Sulla base della citata direttiva, si ravvisa una responsabilità laddove il responsabile del trattamento sia consapevole dell’esistenza di informazioni che costituiscono dati personali ed ugualmente ne effettui un trattamento strettamente legato alla loro natura. Nel caso oggetto della causa pendente avanti alla Corte di Giustizia dell’Unione Europea, invece, Google non esercita alcun controllo sui contenuti presenti nelle pagine web di siti sorgente. Infatti, per l’Avvocato Generale, la sola fornitura di uno strumento per la localizzazione dell’informazione, non implica alcun controllo sui contenuti presenti nelle pagine web di terzi e non pone il fornitore del motore di ricerca in condizione di distinguere tra i dati personali e gli altri dati. Al contrario, il gestore del motore di ricerca, come Google, sarà responsabile del trattamento dei dati personali, secondo gli obblighi previsti dalla Direttiva succitata, allorché ometta di aggiornare il contenuto della memoria cache su richiesta del proprietario del sito.
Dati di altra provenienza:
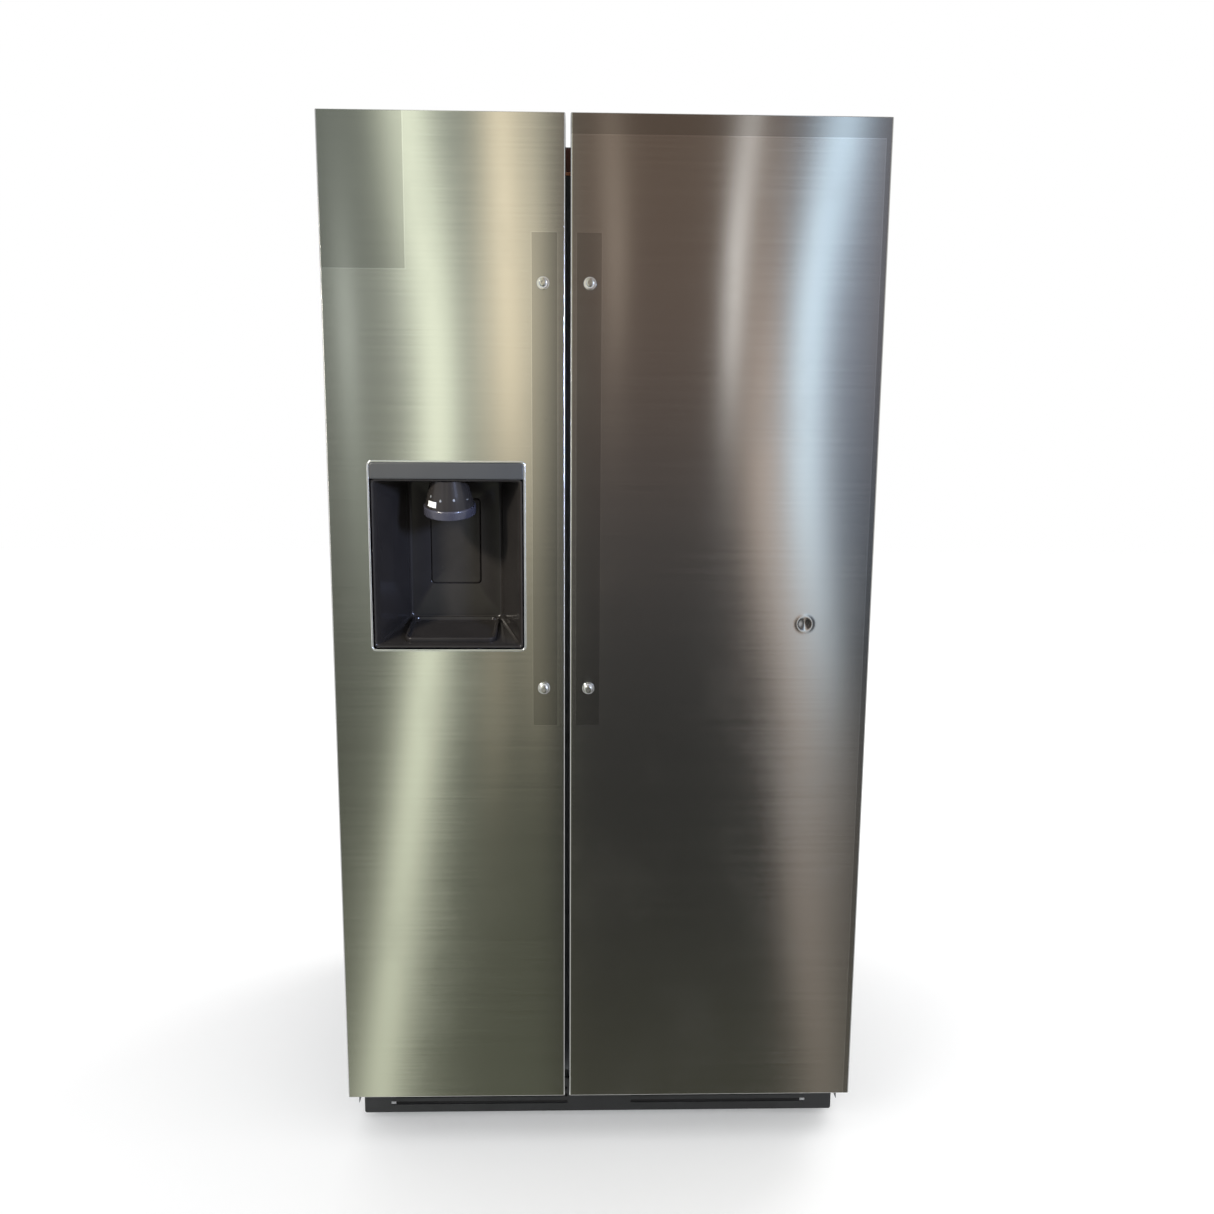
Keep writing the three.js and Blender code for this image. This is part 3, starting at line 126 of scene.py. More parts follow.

È possibile per l’Avvocato Generale che la responsabilità indiretta dei fornitori di servizi di motore di ricerca in base alla normativa nazionale possa condurre a doveri consistenti nel bloccare l’accesso a siti web di terzi a contenuto illecito, quali pagine web che violano diritti di proprietà intellettuale o che mostrano informazioni diffamatorie o illegali. Per contro, esigere che i fornitori di servizi di motore di ricerca eliminino informazioni legittime e legali che sono divenute di pubblico dominio comporterebbe un’ingerenza nella libertà di espressione dell’editore della pagina web. A parere dell’avvocato generale ciò equivarrebbe ad una censura, ad opera di un privato, del contenuto pubblicato dall’editore.

L’Avvocato generale, pertanto, non ravvisa alcuna responsabilità in capo al gestore del motore di ricerca il quale non ha contezza dei contenuti diffusi nelle pagine web, salvo il caso in cui il proprietario del sito internet abbia richiesto al provider di aggiornare le informazioni e questo non abbia provveduto alla rimozione del link.